Two years later, in 1828, a description of the town
was published, stressing the frequency of floods, and describing the inhabitants’ cheerful acceptance of the problem. According to the story, they simply moved to the second floor of their homes, planned a series
of parties, and visited back and forth by means of small boats.
In February of 1832 the Ohio rose to heights unseen in recorded history, when the unprotected town found itself under four to eight feet of water. Only Newtown remained above the flood.
David V. Culley reported in the Lawrenceburg Palladium that families had fled to multi-story buildings, and that some buildings had housed as many as five families at
a time.
Markland Locks and Dam, near Vevay, Indiana. The addition of locks and dams along the Ohio River raised the pool stage for Lawrenceburg from 18 to 32 feet.

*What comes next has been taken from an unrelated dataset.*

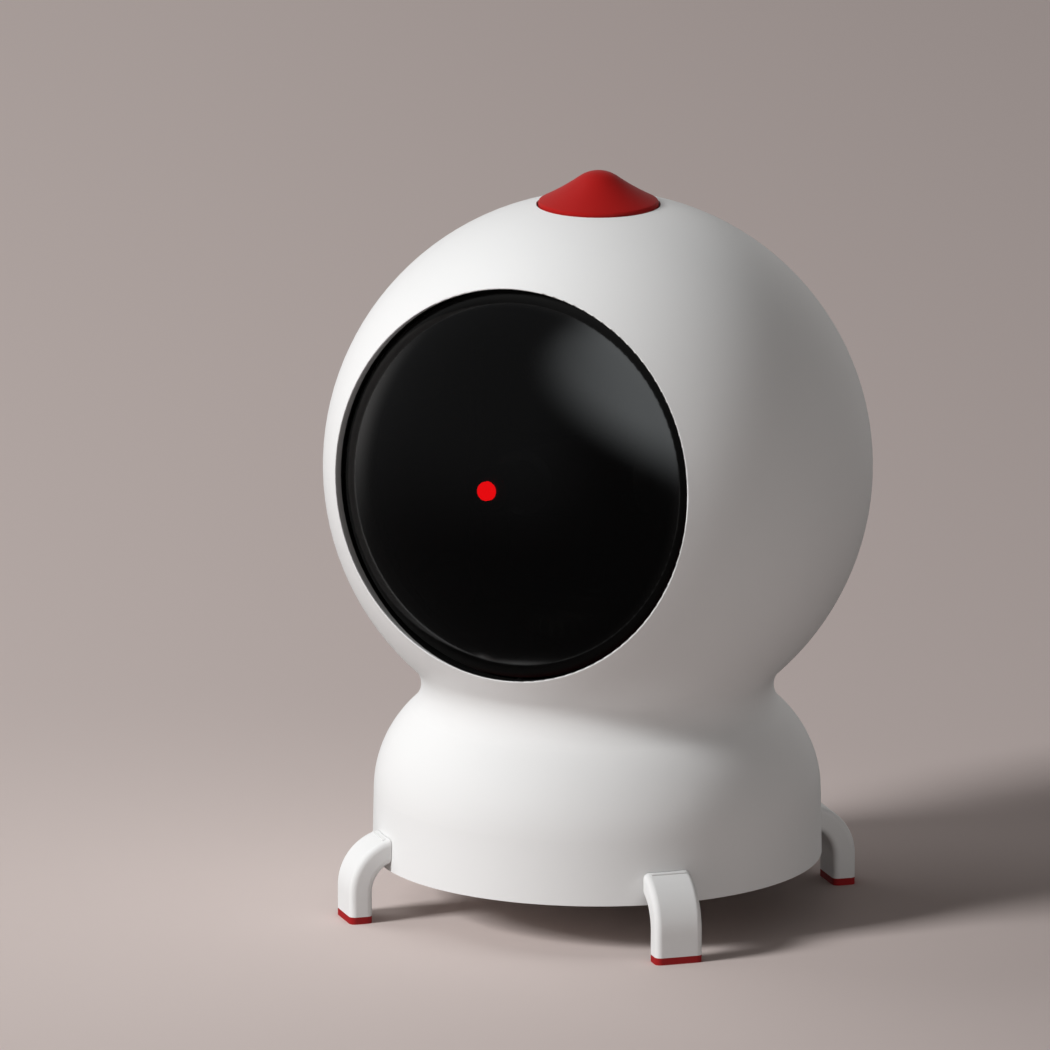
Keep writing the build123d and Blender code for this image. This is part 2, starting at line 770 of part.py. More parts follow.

He failed to mention damage until a few weeks later when he felt constrained to deny rumors in the Cincinnati press about the distress at Lawrenceburg.
Two small frames of log buildings had floated away,
he admitted, and some others had been removed from their foundations. But no one had been killed and what injuries there were, he insisted, were minor.
One account tells of a sow and her piglets who had taken shelter in the Methodist Church, then located on Walnut Street, and that remained there until the waters had totally receded.
Still there was no talk of a levee, but the town had begun its own innovative project to escape flood damage.
They began raising the level of many of the downtown streets, including the lower portion of High Street.
With street levels being raised as much as ten feet in some places, residents chose either to jack up their buildings and put new foundations under them, or simply to build another story on top of the existing home. In some areas of the old city, many back yards are still well below current street levels.
By 1847, the little town had become a real city, and was once again under water, this time in December, the only flood ever recorded here in that month. Few details are available except that the water reached a depth of 63 feet seven inches at Cincinnati on December 17. Upriver rains had caused the Ohio to begin to rise on December 10, and five days later there was a heavy fall of snow. That was all it took to inundate Lawrenceburg.